Problem to solve —
Start at the line that has "for index, name" and stop at the line that has "obj.data.transform(world)". Print those lines and all lines between them exactly, and nothing more.
___ Input records ___
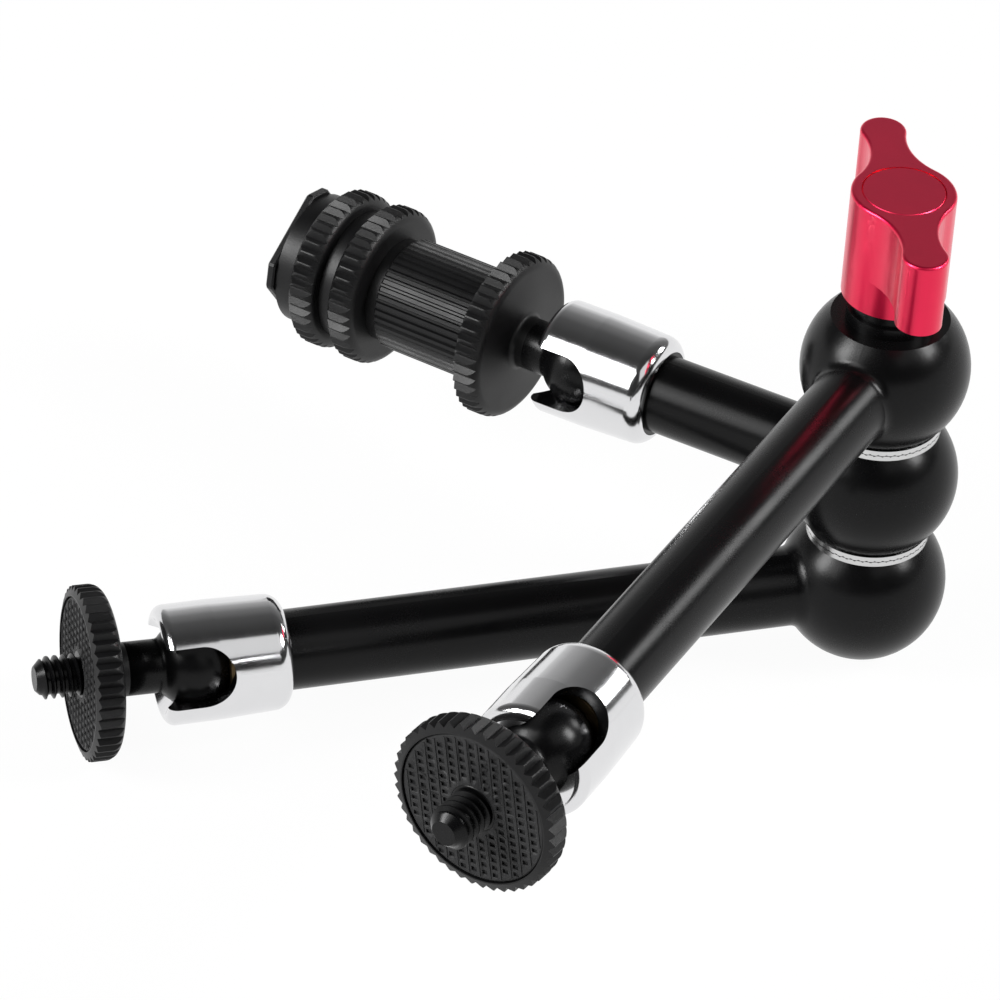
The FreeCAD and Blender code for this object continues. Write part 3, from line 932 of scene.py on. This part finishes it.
class FRICTIONARM_OT_knob(bpy.types.Operator):
    """Finishes the knob with its disc, and the bolt, washer and insert below it"""

    bl_idname = "friction_arm.knob"
    bl_label = "Knob"

    def execute(self, context):
        paint_node("knob", finish_material(red_anodised))
        knob_disc(context.scene.friction_fine_pieces)
        for name in PIVOT_NAMES:
            paint_node(name, finish_material(satin_black))
        return {"FINISHED"}


class FRICTIONARM_OT_adapter(bpy.types.Operator):
    """Finishes the coupler, the two nuts and the shoe foot"""

    bl_idname = "friction_arm.adapter"
    bl_label = "Shoe Adapter"

    def execute(self, context):
        for name in ADAPTER_NAMES:
            paint_node(name, finish_material(matte_black))
        return {"FINISHED"}


class FRICTIONARM_PT_panel(bpy.types.Panel):
    """Lists the steps that dress the friction arm"""

    bl_label = "Friction Arm"
    bl_idname = "FRICTIONARM_PT_panel"
    bl_space_type = "VIEW_3D"
    bl_region_type = "UI"
    bl_category = "Friction Arm"

    def draw(self, context):
        """One button for each operator."""
        for operator in OPERATORS:
            self.layout.operator(operator.bl_idname)


OPERATORS = (
    FRICTIONARM_OT_stage,
    FRICTIONARM_OT_arms,
    FRICTIONARM_OT_cups,
    FRICTIONARM_OT_studs,
    FRICTIONARM_OT_wheels,
    FRICTIONARM_OT_pads,
    FRICTIONARM_OT_knob,
    FRICTIONARM_OT_adapter,
)
CLASSES = (StudioSettings, FinishColours, FinePieceSizes, *OPERATORS, FRICTIONARM_PT_panel)


def register():
    """Registers the classes and hangs the settings on the scene."""
    for made in CLASSES:
        bpy.utils.register_class(made)
    bpy.types.Scene.friction_studio = bpy.props.PointerProperty(type=StudioSettings)
    bpy.types.Scene.friction_finishes = bpy.props.PointerProperty(type=FinishColours)
    bpy.types.Scene.friction_fine_pieces = bpy.props.PointerProperty(type=FinePieceSizes)


def unregister():
    """Takes back what register did."""
    del bpy.types.Scene.friction_fine_pieces
    del bpy.types.Scene.friction_finishes
    del bpy.types.Scene.friction_studio
    for made in reversed(CLASSES):
        bpy.utils.unregister_class(made)


def main():
    """Dresses the arm, one operator after the other."""
    register()
    bpy.ops.friction_arm.stage()
    bpy.ops.friction_arm.arms()
    bpy.ops.friction_arm.cups()
    bpy.ops.friction_arm.studs()
    bpy.ops.friction_arm.wheels()
    bpy.ops.friction_arm.pads()
    bpy.ops.friction_arm.knob()
    bpy.ops.friction_arm.adapter()


if __name__ == "__main__":
    main()
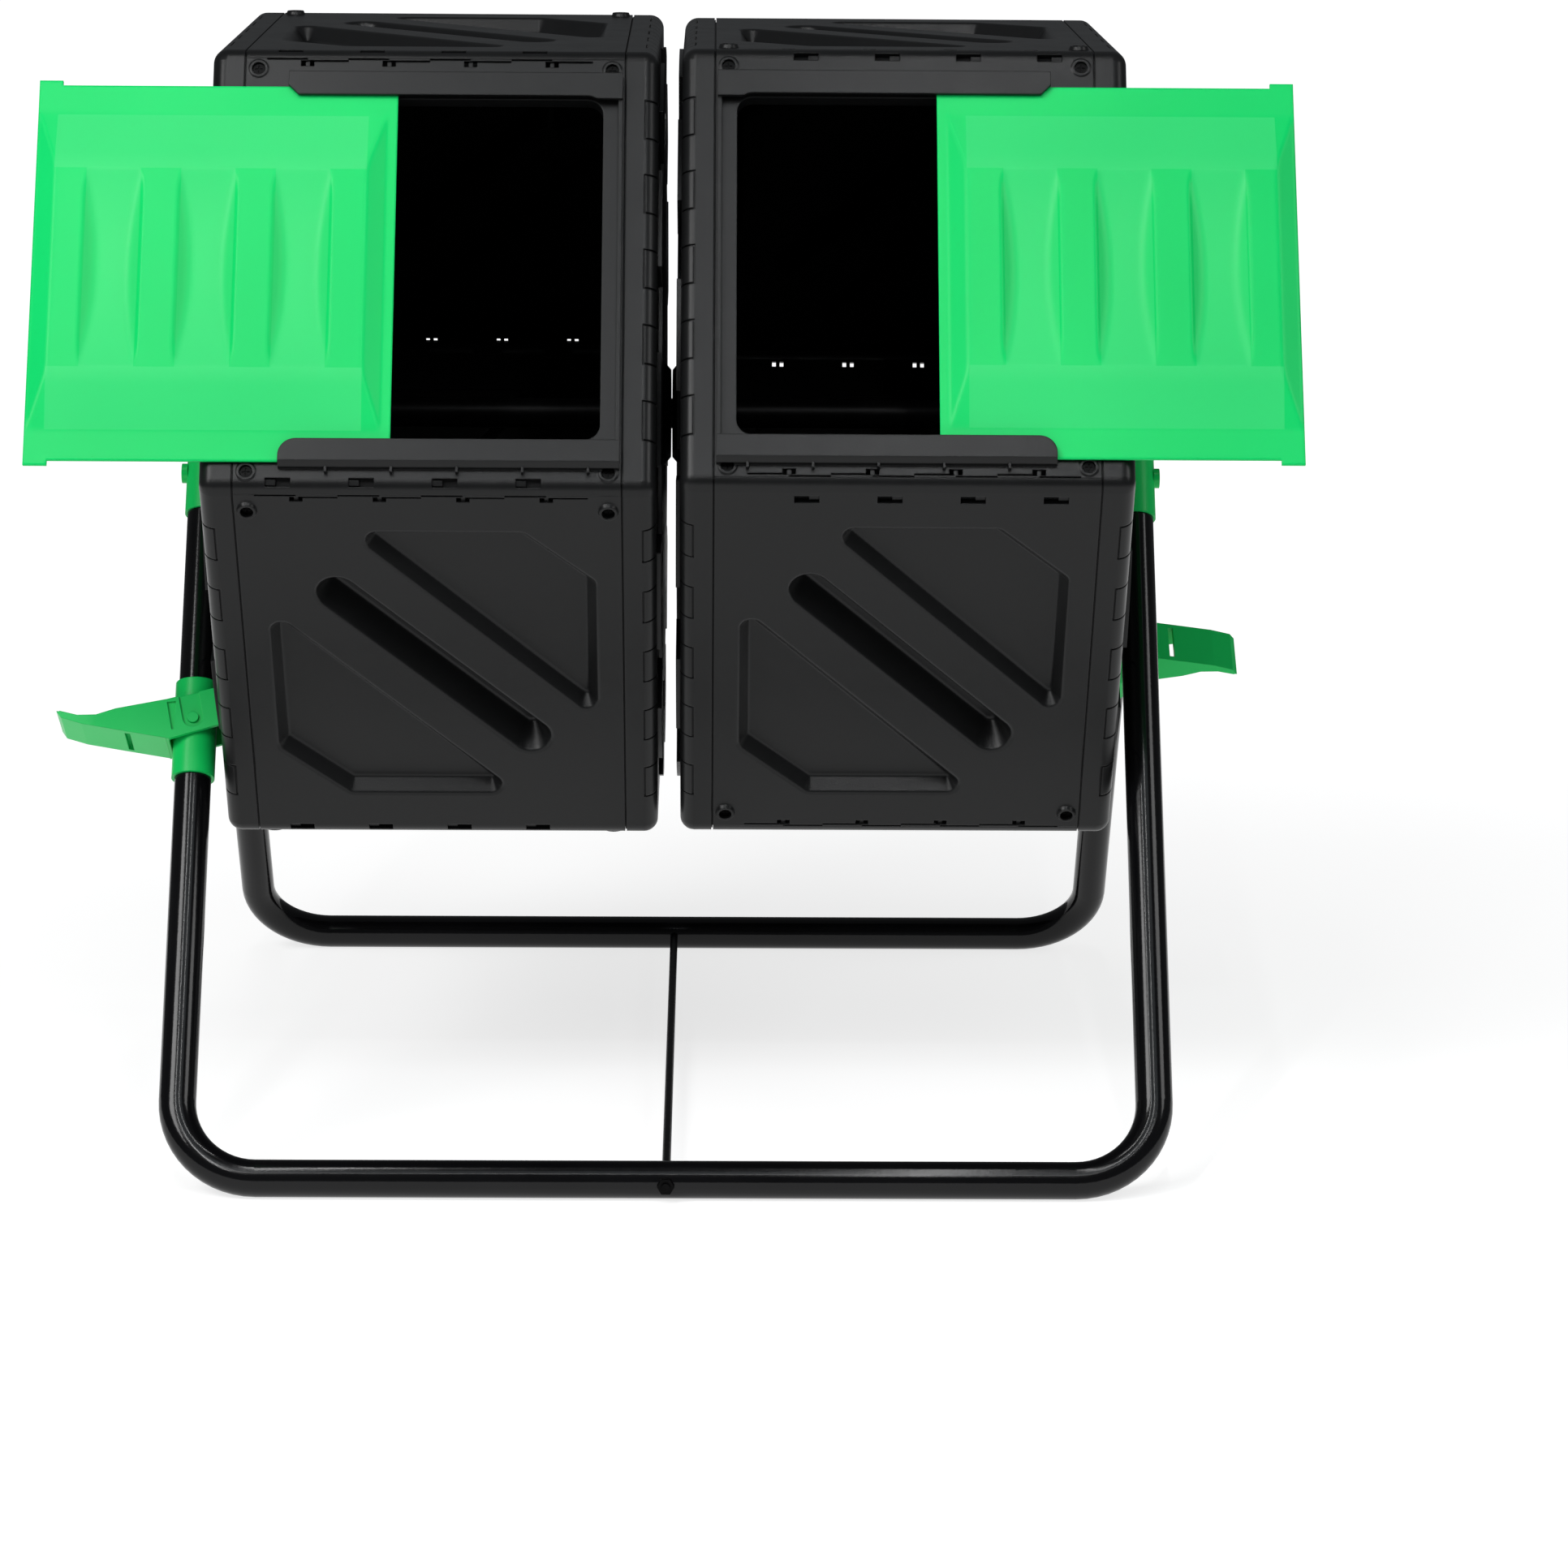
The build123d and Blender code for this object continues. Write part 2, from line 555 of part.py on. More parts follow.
def leg_plane(front):
    y = -FOOT_Y if front else FOOT_Y
    lean = LEG_DIR[0] if front else -LEG_DIR[0]
    up = Vector(0, lean, LEG_DIR[1])
    x_dir = Vector(1, 0, 0)
    return Plane(origin=(0, y, TUBE_R), x_dir=x_dir, z_dir=x_dir.cross(up))


def leg_tube(front):
    tube = leg_plane(front).location * leg_bend()
    y = -FOOT_Y if front else FOOT_Y
    hole = Pos(0, y, TUBE_R) * (Rot(90, 0, 0) * Cylinder(ROD_R, 4 * TUBE_R))
    tube -= hole
    for side in (-1, 1):
        tube -= hub_screw_holes(side)
    return tube


def hub_screw_spots():
    return [(s * LEG_DIR[0] * HUB_SCREW_DIST, AXLE_Z - LEG_DIR[1] * HUB_SCREW_DIST) for s in (-1, 1)]


def hub_screw_holes(side):
    x0, x1 = sorted((side * (HUB_IN - 1), side * (HUB_OUT + HUB_BOSS_H + 1)))
    holes = [Pos(0, y, z) * x_cylinder(HUB_SCREW_R, x0, x1) for y, z in hub_screw_spots()]
    return Compound(holes)


def hub_bracket(side):
    """The moulding that joins the tops of the front and rear legs and carries the axle's end."""
    x_in, x_out = sorted((side * HUB_IN, side * HUB_OUT))
    body = Pos(0, 0, AXLE_Z) * x_cylinder(HUB_CORE_R, x_in, x_out)
    bores = []
    for lean in (-1, 1):
        down = Vector(0, lean * LEG_DIR[0], -LEG_DIR[1])
        start = Vector(side * LEG_X, 0, AXLE_Z)
        frame = Plane(origin=start, x_dir=(1, 0, 0), z_dir=down)
        socket = frame.location * (Pos(0, 0, HUB_SOCKET_LEN / 2) * Cylinder(HUB_SOCKET_R, HUB_SOCKET_LEN))
        bore_len = HUB_SOCKET_LEN - LEG_TOP_GAP + 1
        bores.append(frame.location * (Pos(0, 0, LEG_TOP_GAP + bore_len / 2) * Cylinder(TUBE_R, bore_len)))
        body += socket
    web = make_face(
        Polyline(
            (0, AXLE_Z),
            (-LEG_DIR[0] * HUB_SOCKET_LEN, AXLE_Z - LEG_DIR[1] * HUB_SOCKET_LEN),
            (LEG_DIR[0] * HUB_SOCKET_LEN, AXLE_Z - LEG_DIR[1] * HUB_SOCKET_LEN),
            close=True,
        )
    )
    body += Pos(side * LEG_X - 4, 0, 0) * extrude(Plane.YZ * web, 8)
    slab = Pos((x_in + x_out) / 2, 0, AXLE_Z) * Box(x_out - x_in, 400, 400)
    body = body & slab
    for bore in bores:
        body -= bore
    boss_in, boss_out = sorted((side * (HUB_OUT - 1), side * (HUB_OUT + HUB_BOSS_H)))
    head_in, head_out = sorted((side * HUB_OUT, side * (HUB_OUT + HUB_BOSS_H + 1)))
    for y, z in hub_screw_spots():
        body += Pos(0, y, z) * x_cylinder(HUB_BOSS_R, boss_in, boss_out)
        body -= Pos(0, y, z) * x_cylinder(HUB_HEAD_R, head_in, head_out)
    body -= Pos(0, 0, AXLE_Z) * x_cylinder(AXLE_R, x_in - 1, x_out + 1)
    body -= hub_screw_holes(side)
    return body


def hub_screws(side):
    heads = []
    for y, z in hub_screw_spots():
        x_in, x_out = sorted((side * (HUB_IN + 1), side * HUB_OUT))
        shank = Pos(0, y, z) * x_cylinder(HUB_SCREW_R, x_in, x_out)
        a, b = sorted((side * HUB_OUT, side * (HUB_OUT + HUB_BOSS_H - 0.6)))
        head = Pos(0, y, z) * x_cylinder(HUB_HEAD_R, a, b)
        heads.append(shank + head)
    return heads


def axle_tube():
    half = HUB_OUT - 1
    tube = x_cylinder(AXLE_R, -half, half) - x_cylinder(AXLE_BORE_R, -half - 1, half + 1)
    return Pos(0, 0, AXLE_Z) * tube


def axle_cap(side):
    """A push-in plug whose flange keeps the axle in the hub bracket."""
    a, b = sorted((side * (HUB_OUT - 16), side * HUB_OUT))
    c, d = sorted((side * HUB_OUT, side * (HUB_OUT + 3.5)))
    plug = x_cylinder(AXLE_BORE_R, a, b) + x_cylinder(17, c, d)
    return Pos(0, 0, AXLE_Z) * plug


def spreader_rod():
    half = FOOT_Y + TUBE_R + 7
    return Pos(0, 0, TUBE_R) * (Rot(90, 0, 0) * Cylinder(ROD_R, 2 * half))


def spreader_nuts():
    nuts = []
    for s in (-1, 1):
        y = s * (FOOT_Y + TUBE_R + 2.5)
        nut = Pos(0, y, TUBE_R) * (Rot(90, 0, 0) * extrude(RegularPolygon(6, 6), 5, both=True))
        nut = nut & (Pos(0, y, TUBE_R) * Box(20, 5, 20))
        nuts.append(nut - spreader_rod())
    return nuts


# ---- latches --------------------------------------------------------------------------
def latch_sleeve(side):
    """A collar fixed on the leg, with a trunnion each side for the lever."""
    body = Rot(90, 0, 0) * (Cylinder(SLEEVE_R, SLEEVE_LEN) - Cylinder(TUBE_R, SLEEVE_LEN + 2))
    pins = Cylinder(TRUNNION_R, 2 * (LEVER_REACH + 0.3)) - Rot(90, 0, 0) * Cylinder(SLEEVE_R - 0.5, 60)
    return leg_frame(side).location * (Pos(0, -SLEEVE_DROP, 0) * body + pins)


def lever_side():
    """Outline of a lever cheek and the side wall that runs out along the finger plate."""
    inner = [(-22, 19.2), (-17.4, -9.5)]
    under = [(19.5, -12.9), (52.8, 0.5), (78, 10.8), (91.6, 18.4)]
    upper = [(92, 24), (80, 18.2), (67, 15.8), (52.7, 17.6), (16.3, 17.4)]
    return make_face(Polyline(*inner, *under, *upper, close=True))


def lever_plate():
    """The finger plate's section: it rises outward and curls up at its tip."""
    under = [(19.5, -12.9), (52.8, 0.5), (78, 10.8), (91.6, 18.4), (94, 24)]
    upper = [(91, 23.2), (76.8, 13.8), (51.6, 3.4), (19.5, -9.7)]
    return make_face(Polyline(*under, *upper, close=True))


def cheek_recess():
    """What is sunk into a cheek's outer face: the channel that snaps over the pivot, and a pocket beside it."""
    channel = Pos(0, 15) * Rectangle(2 * LEVER_SLOT_R, 30) + Circle(LEVER_SLOT_R)
    pocket = make_face(Polyline((9.8, 14.4), (16.0, 15.1), (16.3, -6.4), (14.6, -6.4), close=True))
    return channel + pocket


def latch_lever(side):
    """A forked hand lever that straddles the sleeve; its two inner corners are the locking teeth."""
    cheek = extrude(lever_side(), CHEEK_T)
    recess = extrude(cheek_recess(), LEVER_RECESS)
    lever = Pos(0, 0, CHEEK_IN) * cheek + Pos(0, 0, -LEVER_REACH) * cheek
    lever += extrude(lever_plate(), LEVER_REACH, both=True)
    lever += Pos(20.5, 1, 0) * Box(3, 27, 2 * LEVER_REACH)
    lever -= Pos(0, 0, LEVER_REACH - LEVER_RECESS) * recess
    lever -= Pos(0, 0, -LEVER_REACH) * recess
    out, width, length = FINGER_SLOT
    lever -= Pos(out, 0, 0) * (Rot(0, 0, 24) * Box(width, 12, length))
    lever -= Cylinder(TRUNNION_R + RUN_FIT, 3 * LEVER_REACH)
    lever = Rot(0, 0, -LATCH_TILT) * lever
    if side == "right":
        lever = mirror(lever, Plane.XZ)
    return leg_frame(side).location * lever


# ---- write every piece ----------------------------------------------------------------
def save(name, shape):
    export_step(shape, f"parts/{name}.step")


def save_group(name, solids):
    save(name, Compound(children=list(solids)))


def write_drum(side, panel, cap):
    names = ["top", "upper_rear", "lower_rear", "bottom", "lower_front"]
    if side == "right":
        names.reverse()
    for index, name in enumerate(names, start=1):
        save(f"{side}_{name}_panel", place_drum(on_face(index, panel), side))
    save(f"{side}_door_frame", place_drum(on_face(0, door_frame(side)), side))
    holes = cap_screw_holes()
    save(f"{side}_outer_end_cap", place_drum(cap - holes, side))
    save(f"{side}_inner_end_cap", place_drum(other_end(cap) - holes, side))
    save(f"{side}_outer_bushing", place_drum(bushing(), side))
    save(f"{side}_inner_bushing", place_drum(other_end(bushing()), side))
    save_group(f"{side}_panel_screws", [place_drum(s, side) for s in panel_screws()])
    save(f"{side}_door", placed_door(side))


def main():
    os.makedirs("parts", exist_ok=True)
    save("front_leg_tube", leg_tube(True))
    save("rear_leg_tube", leg_tube(False))
    save("axle_tube", axle_tube())
    save("spreader_rod", spreader_rod())
    save_group("spreader_nuts", spreader_nuts())
    cap = end_cap()
    for side, sign in (("left", -1), ("right", 1)):
        save(f"{side}_hub_bracket", hub_bracket(sign))
        save_group(f"{side}_hub_screws", hub_screws(sign))
        save(f"{side}_axle_cap", axle_cap(sign))
        save(f"{side}_latch_sleeve", latch_sleeve(side))
        save(f"{side}_latch_lever", latch_lever(side))
        write_drum(side, face_panel(side), cap)


main()
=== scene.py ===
import json
import math

import bmesh
import bpy
import numpy as np
from mathutils import Matrix, Vector


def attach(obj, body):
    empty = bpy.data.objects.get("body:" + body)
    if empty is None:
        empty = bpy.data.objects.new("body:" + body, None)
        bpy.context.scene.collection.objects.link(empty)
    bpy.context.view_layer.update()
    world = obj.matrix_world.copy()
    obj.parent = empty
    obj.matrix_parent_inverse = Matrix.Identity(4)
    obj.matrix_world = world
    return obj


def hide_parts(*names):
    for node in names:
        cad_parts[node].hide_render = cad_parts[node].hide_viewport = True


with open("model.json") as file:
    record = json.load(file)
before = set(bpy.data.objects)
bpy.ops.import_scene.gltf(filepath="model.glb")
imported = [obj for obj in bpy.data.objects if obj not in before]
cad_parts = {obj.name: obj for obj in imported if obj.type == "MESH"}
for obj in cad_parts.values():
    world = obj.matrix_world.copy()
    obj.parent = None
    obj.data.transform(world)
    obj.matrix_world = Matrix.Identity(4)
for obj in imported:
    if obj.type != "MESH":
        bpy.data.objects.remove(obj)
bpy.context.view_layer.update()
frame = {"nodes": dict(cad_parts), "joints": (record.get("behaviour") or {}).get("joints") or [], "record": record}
NODES = frame["nodes"]

# ---- driving values -------------------------------------------------------------------
# the drums and where they hang, metres
MM = 0.001
AXLE = {j["name"]: j for j in frame["joints"]}["left_drum_turn"]["pos_m"][2]
DRUM_CORNER_R = 320 * MM
APOTHEM = DRUM_CORNER_R * math.cos(math.radians(30))
DRUM_X = 161.5 * MM
DRUM_TILT = {"left": math.radians(0.8), "right": 0.0}
SPLIT_ANGLE = math.radians(32)

# the doors, millimetres: lengths run from the leading edge, widths from the middle line
DOOR_LEN = 245.5
DOOR_T = 3.0
DOOR_SKIN = 2.6
PLATE_HALF = 136.5
EAR_HALF = 140.0
EAR_W = 16.0
EAR_EDGE = 1.5
DOOR_DROP = 5.5
DOOR_LIFT = 1.2
DOOR_OPEN = {"left": 25.0, "right": 21.5}
PLATEAU_H = 8.0
PLATEAU_FOOT, PLATEAU_TOP = 116.0, 76.0
LEAD_FOOT, LEAD_RUN = 6.5, 13.0
TAIL_FOOT, TAIL_RUN = 0.8, 13.2
SIDE_BLEND, END_BLEND, FOOT_BLEND, SCOOP_BLEND = 1.6, 1.0, 0.5, 3.6
BAR_W, BAR_PITCH, FIRST_BAR = 23.2, 64.1, 30.8
SCOOPS = 3
SCOOP_HALF, SCOOP_DEPTH, SCOOP_WALL = 72.0, 7.8, 9.0
# the bars keep the plain green; the hollows beyond this margin take a lighter green that is painted haze
POLISH_MARGIN = 2.0  # the bars' polish goes on this far down the walls beside them
ROWS_ALONG, ROWS_EAR, ROWS_ACROSS = 176, 14, 201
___
Written response —
    for index, name in enumerate(names, start=1):
        save(f"{side}_{name}_panel", place_drum(on_face(index, panel), side))
    save(f"{side}_door_frame", place_drum(on_face(0, door_frame(side)), side))
    holes = cap_screw_holes()
    save(f"{side}_outer_end_cap", place_drum(cap - holes, side))
    save(f"{side}_inner_end_cap", place_drum(other_end(cap) - holes, side))
    save(f"{side}_outer_bushing", place_drum(bushing(), side))
    save(f"{side}_inner_bushing", place_drum(other_end(bushing()), side))
    save_group(f"{side}_panel_screws", [place_drum(s, side) for s in panel_screws()])
    save(f"{side}_door", placed_door(side))


def main():
    os.makedirs("parts", exist_ok=True)
    save("front_leg_tube", leg_tube(True))
    save("rear_leg_tube", leg_tube(False))
    save("axle_tube", axle_tube())
    save("spreader_rod", spreader_rod())
    save_group("spreader_nuts", spreader_nuts())
    cap = end_cap()
    for side, sign in (("left", -1), ("right", 1)):
        save(f"{side}_hub_bracket", hub_bracket(sign))
        save_group(f"{side}_hub_screws", hub_screws(sign))
        save(f"{side}_axle_cap", axle_cap(sign))
        save(f"{side}_latch_sleeve", latch_sleeve(side))
        save(f"{side}_latch_lever", latch_lever(side))
        write_drum(side, face_panel(side), cap)


main()
=== scene.py ===
import json
import math

import bmesh
import bpy
import numpy as np
from mathutils import Matrix, Vector


def attach(obj, body):
    empty = bpy.data.objects.get("body:" + body)
    if empty is None:
        empty = bpy.data.objects.new("body:" + body, None)
        bpy.context.scene.collection.objects.link(empty)
    bpy.context.view_layer.update()
    world = obj.matrix_world.copy()
    obj.parent = empty
    obj.matrix_parent_inverse = Matrix.Identity(4)
    obj.matrix_world = world
    return obj


def hide_parts(*names):
    for node in names:
        cad_parts[node].hide_render = cad_parts[node].hide_viewport = True


with open("model.json") as file:
    record = json.load(file)
before = set(bpy.data.objects)
bpy.ops.import_scene.gltf(filepath="model.glb")
imported = [obj for obj in bpy.data.objects if obj not in before]
cad_parts = {obj.name: obj for obj in imported if obj.type == "MESH"}
for obj in cad_parts.values():
    world = obj.matrix_world.copy()
    obj.parent = None
    obj.data.transform(world)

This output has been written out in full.